Пример № 2. Давным-давно, при другом министре обороны, очень высокая бюрократия просила меня помочь в противостоянии заговору против министра. В таких случаях хочется что-то понять, и я спросил: «Кто заговорщики?» Мне с изумлением ответили: «Как кто? Армия». Значит, тогдашний министр обороны (кстати, сам физиологически не любивший армию) был жертвой заговора со стороны армии. Давайте продлим это на другие случаи. И что получается? Получается (в случае такой сугубо умственной экстраполяции), что врачи и больные находятся в заговоре против министра здравоохранения. А ученики и учителя — в заговоре против министра образования.
Я ведь не о реальных заговорах говорю, поймите. Я говорю о философском принципе и пытаюсь объяснить, что превращенные формы — это не шутка. Данные примеры можно наполнить и неким условным биологическим содержанием, утверждая, что превращенные формы — это определенный вид тяжелейших заболеваний живого организма, при котором иммунитет, например, пожирает всё полезное для организма и не пожирает вредное. Или сложные подсистемы в том же организме путаются и начинают пожирать нужный организму белок, не пожирая вредный.
Надеюсь, что эти простейшие примеры вывели сложнейшее философское обсуждение превращенных форм на тот уровень, когда это обсуждение не является чистой игрой ума.
И потому можно двигаться дальше и обсуждать, во-первых, то, каков был тогдашний настоящий сложный и накаленный марксизм, фантастически отличающийся от профанаций, осуществлявшихся в конце советской эпохи огромным числом так называемых преподавателей общественных наук.

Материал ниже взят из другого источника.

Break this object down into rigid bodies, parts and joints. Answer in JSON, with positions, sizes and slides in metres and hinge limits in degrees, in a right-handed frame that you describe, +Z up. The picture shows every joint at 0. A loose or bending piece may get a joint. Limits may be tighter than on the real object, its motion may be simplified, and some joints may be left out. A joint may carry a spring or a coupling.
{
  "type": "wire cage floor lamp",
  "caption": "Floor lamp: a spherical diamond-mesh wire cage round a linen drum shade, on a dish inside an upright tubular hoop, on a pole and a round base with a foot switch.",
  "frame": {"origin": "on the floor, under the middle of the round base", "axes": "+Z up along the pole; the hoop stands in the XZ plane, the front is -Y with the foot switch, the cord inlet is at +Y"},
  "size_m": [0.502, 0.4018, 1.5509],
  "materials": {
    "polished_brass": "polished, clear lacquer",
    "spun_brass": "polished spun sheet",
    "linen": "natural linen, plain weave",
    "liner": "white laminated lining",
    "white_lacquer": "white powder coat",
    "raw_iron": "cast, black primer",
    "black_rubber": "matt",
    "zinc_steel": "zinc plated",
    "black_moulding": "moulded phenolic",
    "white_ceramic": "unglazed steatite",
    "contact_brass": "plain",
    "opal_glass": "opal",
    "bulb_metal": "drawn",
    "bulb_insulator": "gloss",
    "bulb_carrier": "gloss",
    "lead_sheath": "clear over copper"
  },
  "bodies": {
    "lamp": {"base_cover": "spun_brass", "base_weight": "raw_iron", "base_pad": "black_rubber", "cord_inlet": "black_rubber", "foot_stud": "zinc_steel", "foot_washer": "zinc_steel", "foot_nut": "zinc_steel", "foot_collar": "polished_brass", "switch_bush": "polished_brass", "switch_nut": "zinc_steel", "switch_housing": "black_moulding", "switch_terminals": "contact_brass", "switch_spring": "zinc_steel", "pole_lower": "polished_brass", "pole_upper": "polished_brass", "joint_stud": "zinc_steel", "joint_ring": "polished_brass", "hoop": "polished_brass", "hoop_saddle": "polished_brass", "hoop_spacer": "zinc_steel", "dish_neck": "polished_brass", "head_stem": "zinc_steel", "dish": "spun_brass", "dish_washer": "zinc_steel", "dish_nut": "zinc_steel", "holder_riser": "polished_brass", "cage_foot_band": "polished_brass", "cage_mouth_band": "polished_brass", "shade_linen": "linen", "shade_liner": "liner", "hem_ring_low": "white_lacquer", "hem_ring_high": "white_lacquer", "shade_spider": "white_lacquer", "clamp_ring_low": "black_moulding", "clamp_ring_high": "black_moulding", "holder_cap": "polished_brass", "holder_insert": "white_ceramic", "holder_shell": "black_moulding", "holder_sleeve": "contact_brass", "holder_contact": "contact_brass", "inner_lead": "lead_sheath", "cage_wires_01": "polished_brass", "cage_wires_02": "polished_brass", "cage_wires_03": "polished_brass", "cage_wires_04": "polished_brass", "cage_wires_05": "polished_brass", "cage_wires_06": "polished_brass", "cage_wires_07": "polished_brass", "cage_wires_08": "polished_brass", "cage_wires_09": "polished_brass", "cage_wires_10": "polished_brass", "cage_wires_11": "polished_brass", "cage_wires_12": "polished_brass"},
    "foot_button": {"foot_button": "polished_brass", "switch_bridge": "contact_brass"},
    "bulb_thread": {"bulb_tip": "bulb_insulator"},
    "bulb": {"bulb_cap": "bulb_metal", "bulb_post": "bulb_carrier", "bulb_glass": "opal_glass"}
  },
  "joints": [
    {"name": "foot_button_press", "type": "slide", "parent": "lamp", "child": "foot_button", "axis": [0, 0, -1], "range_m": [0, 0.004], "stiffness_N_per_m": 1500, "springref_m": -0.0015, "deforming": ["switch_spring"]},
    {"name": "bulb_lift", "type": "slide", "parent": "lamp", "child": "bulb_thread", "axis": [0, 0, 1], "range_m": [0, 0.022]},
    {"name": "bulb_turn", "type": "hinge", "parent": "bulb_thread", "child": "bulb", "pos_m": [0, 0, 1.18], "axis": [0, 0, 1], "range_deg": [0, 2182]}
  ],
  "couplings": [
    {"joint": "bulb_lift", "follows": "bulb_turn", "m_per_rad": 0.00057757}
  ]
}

Во-вторых, то, каким должен быть этот марксизм сегодня.
В-третьих, что было упущено в советский период на теоретическом уровне.
В-четвертых, как эти упущения влияли на практику.
И в-пятых, в какой широкий философский контекст надо сегодня погружать марксизм для того, чтобы иметь возможность опираться на живую, горячую, сложную и полезную философию и политическую теорию.